Propofol synergizes with circAPBB2 to protect against hypoxia/reoxygenation‐induced oxidative stress, inflammation, and apoptosis of human cardiomyocytes

BACKGROUND: Myocardial injury is the main manifestation of cardiovascular diseases, and previous studies have shown that propofol (PPF) regulates myocardial injury. However, the mechanism of PPF in regulating myocardial injury remains to be further explored. This work aims to analyze the effects of PPF on human cardiomyocyte injury and the underlying mechanism. METHODS: The regulatory and functional role of PPF and circAPBB2 in human cardiomyocyte injury were analyzed using an in vitro hypoxia/reoxygenation (H/R) cell model, which was established by treating human cardiomyocytes (AC16 cells) with H/R. The study evaluated AC16 cell injury by analyzing cytotoxicity, oxidative stress, inflammation and apoptosis of H/R‐induced AC16 cells. Quantitative real‐time polymerase chain reaction was performed to detect circAPBB2, miR‐18a‐5p and dual specificity phosphatase 14 (DUSP14) expression. Protein expression was analyzed by Western blot analysis assay. Dual‐luciferase reporter assay, RNA pull‐down assay and RNA immunoprecipitation assay were performed to identify the associations among circAPBB2, miR‐18a‐5p and DUSP14. Cytotoxicity was investigated by cell counting kit‐8 assay and lactate dehydrogenase activity detection kit.
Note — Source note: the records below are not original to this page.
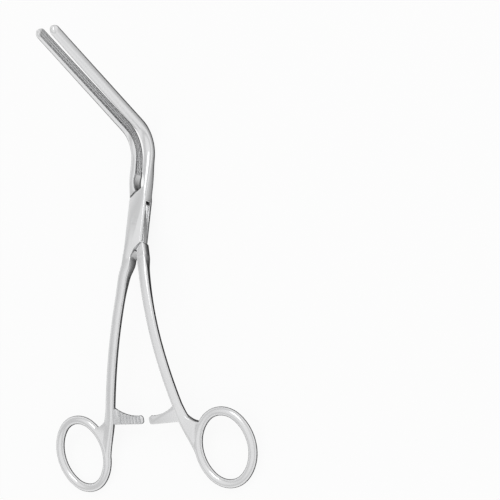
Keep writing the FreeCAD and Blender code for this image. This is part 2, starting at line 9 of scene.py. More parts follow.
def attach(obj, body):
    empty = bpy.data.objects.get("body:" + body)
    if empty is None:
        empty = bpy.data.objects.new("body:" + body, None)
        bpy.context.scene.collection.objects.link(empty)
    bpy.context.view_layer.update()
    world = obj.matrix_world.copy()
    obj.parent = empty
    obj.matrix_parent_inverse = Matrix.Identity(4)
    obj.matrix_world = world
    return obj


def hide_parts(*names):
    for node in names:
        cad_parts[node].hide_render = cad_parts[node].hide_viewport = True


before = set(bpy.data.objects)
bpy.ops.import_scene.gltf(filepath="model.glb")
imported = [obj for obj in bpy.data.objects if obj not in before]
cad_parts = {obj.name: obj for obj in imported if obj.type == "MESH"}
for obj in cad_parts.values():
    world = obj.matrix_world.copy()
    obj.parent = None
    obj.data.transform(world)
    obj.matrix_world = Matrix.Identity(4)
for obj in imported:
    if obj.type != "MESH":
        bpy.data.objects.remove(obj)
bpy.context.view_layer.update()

MM = 0.001

# How the clamp lies: its lock's middle, the tilt of the lock and half the opening of the jaws
LOCK_MIDDLE = Vector((0, 20.214, 7.888))
TILT = math.radians(-10.379)
HALF_OPENING = math.radians(2.6)

# Box lock, in millimetres from the rivet, with the jaws along +Y
LOCK_HALF = 4.3
LOCK_THICK = 5.6
LOCK_CORNER = 10.3
LOCK_CROTCH = 15.2
LOCK_EDGE = 0.35
CROTCH_SIDE = 2.2
SLOT_CORNER = 8.7
SLOT_END = 13.6
SLOT_HIGH = 2.8
SHOULDER_GAP = 0.4
TONGUE_GAP = 0.2
TONGUE_INSET = 0.3
TONGUE_HELD = 1.0
RIVET = 1.6
RIVET_PLAY = 0.04
RIVET_EDGE = 0.03

# Fork below the lock, where the two shanks part
FORK_DOWN = 12.7
FORK_SIDE = 1.2
FORK_GAP = 0.4
CHEEK_SHANK_HALF = 2.0
CHEEK_SHANK_ASIDE = -0.85
CHEEK_SHANK_EARLY = 2.2
CHEEK_SHANK_TUCK = 0.5
TONGUE_SHANK_ASIDE = 0.75
TONGUE_SHANK_DEEP = 4.4
TONGUE_SHANK_EARLY = 0.75
TONGUE_SHANK_EDGE = 0.7
TONGUE_SHANK_SLOPE = 0.4

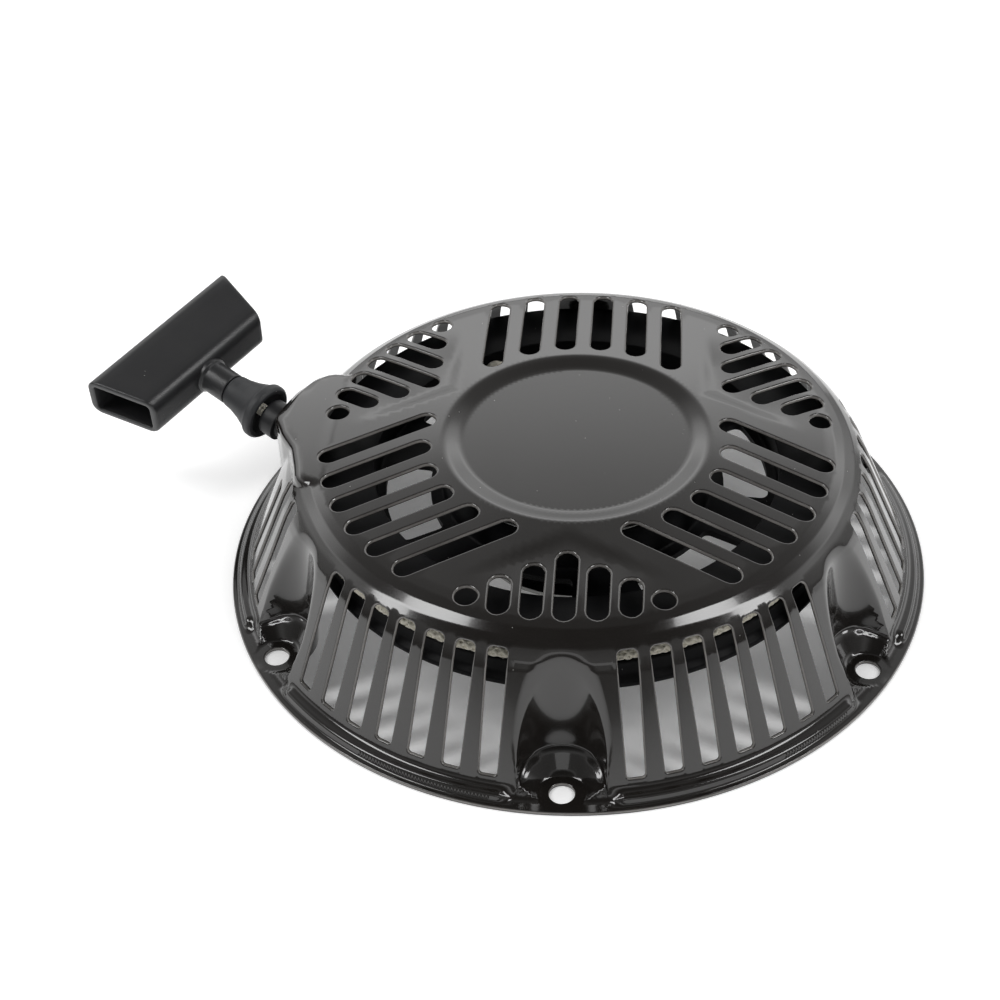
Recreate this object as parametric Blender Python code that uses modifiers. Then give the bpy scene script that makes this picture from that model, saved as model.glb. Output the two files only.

Oxidative stress was evaluated by cellular reactive oxygen species assay kit and superoxide dismutase activity assay kit. The production of tumor necrosis factor‐α and interleukin‐1β was evaluated by enzyme‐linked immunosorbent assays. RESULTS: The expression of circAPBB2 and DUSP14 was significantly decreased, while miR‐18a‐5p was increased in H/R‐induced AC16 cells when compared with controls. H/R treatment‐induced cytotoxicity, oxidative stress, inflammation and cell apoptosis were attenuated after circAPBB2 overexpression or PPF treatment, whereas these effects were restored by increasing miR‐18a‐5p expression. PPF treatment improved the inhibitory effect of ectopic circAPBB2 expression on H/R‐induced cell injury. MiR‐18a‐5p silencing ameliorated H/R‐induced AC16 damage by interacting with DUSP14. Mechanically, circAPBB2 acted as a miR‐18a‐5p sponge, and miR‐18a‐5p targeted DUSP14 in AC16 cells. CONCLUSION: PPF synergized with circAPBB2 to protect AC16 cells against H/R‐induced oxidative stress, inflammation and apoptosis through the miR‐18a‐5p/DUSP14 pathway.